In that time, arrests and prosecutions continued, with San Francisco arresting and jailing people for marijuana at the same pace as the rest of California. By the mid-2000s, under District Attorney Kamala Harris—now California’s junior senator, and a leading figure in the Democratic Party’s “resistance” to Donald Trump—police in the city arrested between 2,500 and 3,000 people a year for marijuana crimes. Most years, more than 40 percent of people arrested for weed were black, in a city where black people comprised less than eight percent of the population.
On the same night Trump became president, more than 57 percent of California voters approved Proposition 64. Adults 21 and over can now possess up to an ounce of marijuana. Commercial retail sales began January 1 and are expected to reach $7 billion a year. But the great irony in all this—the grave offense—is that very few of the drug war’s central and ongoing ills have been solved.
Police have mostly given up arresting cannabis users, and prisons aren’t full of nonviolent marijuana offenders, but there are still hundreds of thousands of people with marijuana busts on their records. This is no small deal: A felony arrest—any felony arrest—means checking the “felon” box on a job or housing application. For most, that means not getting the job or the apartment.
One of legalization’s promises was amnesty and some justice for offenders whose past conduct is now an insanely lucrative pursuit. And indeed, under Prop. 64, anyone with a cannabis arrest on their record is free to file a petition with the state court system and have their records cleaned. This is an act that usually requires hiring an attorney. But since drug arrests and poverty correlate closely, very few have.
Out of 7,798 marijuana offenders on the books in San Francisco, only 232 have filed petitions to have convictions voided and their records cleared. Throughout the state, where 14,000 people a year were arrested on felony marijuana charges every year in this decade, only 4,885 resentencing petitions have been filed.

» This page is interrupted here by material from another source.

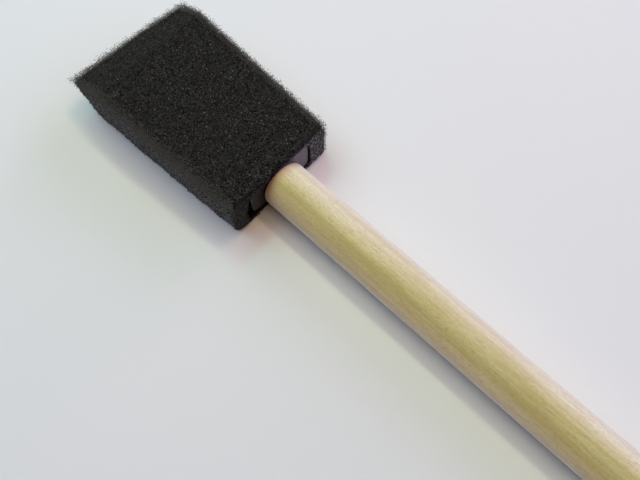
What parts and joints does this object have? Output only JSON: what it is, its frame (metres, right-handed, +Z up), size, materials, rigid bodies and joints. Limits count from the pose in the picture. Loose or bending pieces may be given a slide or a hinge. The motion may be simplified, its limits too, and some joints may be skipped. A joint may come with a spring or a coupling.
{
  "type": "foam sponge brush",
  "caption": "One-inch foam sponge brush: a chisel-tipped foam head on a plastic core with a round wooden dowel handle.",
  "frame": {"origin": "on the plane that the brush lies on, under the middle of its length and width", "axes": "+X from the handle's far end to the foam's tip, +Y across the width, +Z up through the foam's thickness"},
  "size_m": [0.1554, 0.0254, 0.0106],
  "materials": {
    "foam": "matte open-cell polyurethane foam",
    "core_plastic": "satin moulded plastic",
    "handle_wood": "bare sanded wood, unvarnished",
    "film_adhesive": "clear dried adhesive film",
    "plug_adhesive": "pale dried adhesive"
  },
  "bodies": {
    "root": {"foam_head": "foam", "plastic_core": "core_plastic", "wood_handle": "handle_wood", "blade_glue_upper": "film_adhesive", "blade_glue_lower": "film_adhesive", "stem_glue": "plug_adhesive"}
  },
  "joints": []
}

More than a million people are eligible, according to the Drug Policy Alliance, yet haven’t managed to find counsel and file the paper.
The message: The war is over, if you can afford it.
Rather than force offenders to pay yet again for the right to have their wrongs redressed, on Wednesday, Harris’s successor, District Attorney George Gascon, announced that his office would do the work for them. Gascon’s people are now reviewing each and every one of the 7,798 marijuana convictions on the books since 1975.
All misdemeanors will be sealed and expunged—gone from the record forever.
All felonies will be reviewed one-by-one. Not everyone is eligible, but as long as the offender never committed a violent felony, isn’t a repeat offender, isn’t a registered sex offender, and didn’t sell weed to anyone under 21, they’ll have their offense reduced for them, no action necessary. It may take up to six months to push all the paper, but it’ll get done.
“We believe it is the right thing to do,” Gascon told reporters. “We believe it is the just thing to do.”
Gascon’s announcement made headlines nationwide, because automatic amnesty is a feature of marijuana legalization heretofore unseen. Even the thought has taken a backseat to clearing the runway for the market.
In Colorado, which legalized marijuana in 2012, it took five years for legislators to pass a law helping ex-offenders. Last year in Nevada, a few weeks before 24-hour dispensaries opened up on the Las Vegas Strip, Republican Gov. Brian Sandoval vetoed a bill that would have vacated criminal histories. He signed other marijuana laws, which regulated the industry and allowed for up to $70 million a year in tax revenue.
In Canada, where North America’s first nationwide legalization law is set to take effect this summer, Prime Minister Justin Trudeau has promised to deal with amnesty sometime later—after the retail marijuana stores open. Meanwhile, people with marijuana charges are forbidden from opening such a store, leaving a void that’s being filled, in one particularly egregious case, by a former chief of police.
There’s still quite a bit that needs to be done before the drug war can be declared over. Gascon’s move should be seen as the first step toward starting a conversation about how those attendant wrongs can be righted. Having a record fixed to reflect a past “crime” that is now a capitalist pursuit is the least the criminal justice system can do. The fact that it’s taken this long and is being done in only limited circumstances is telling.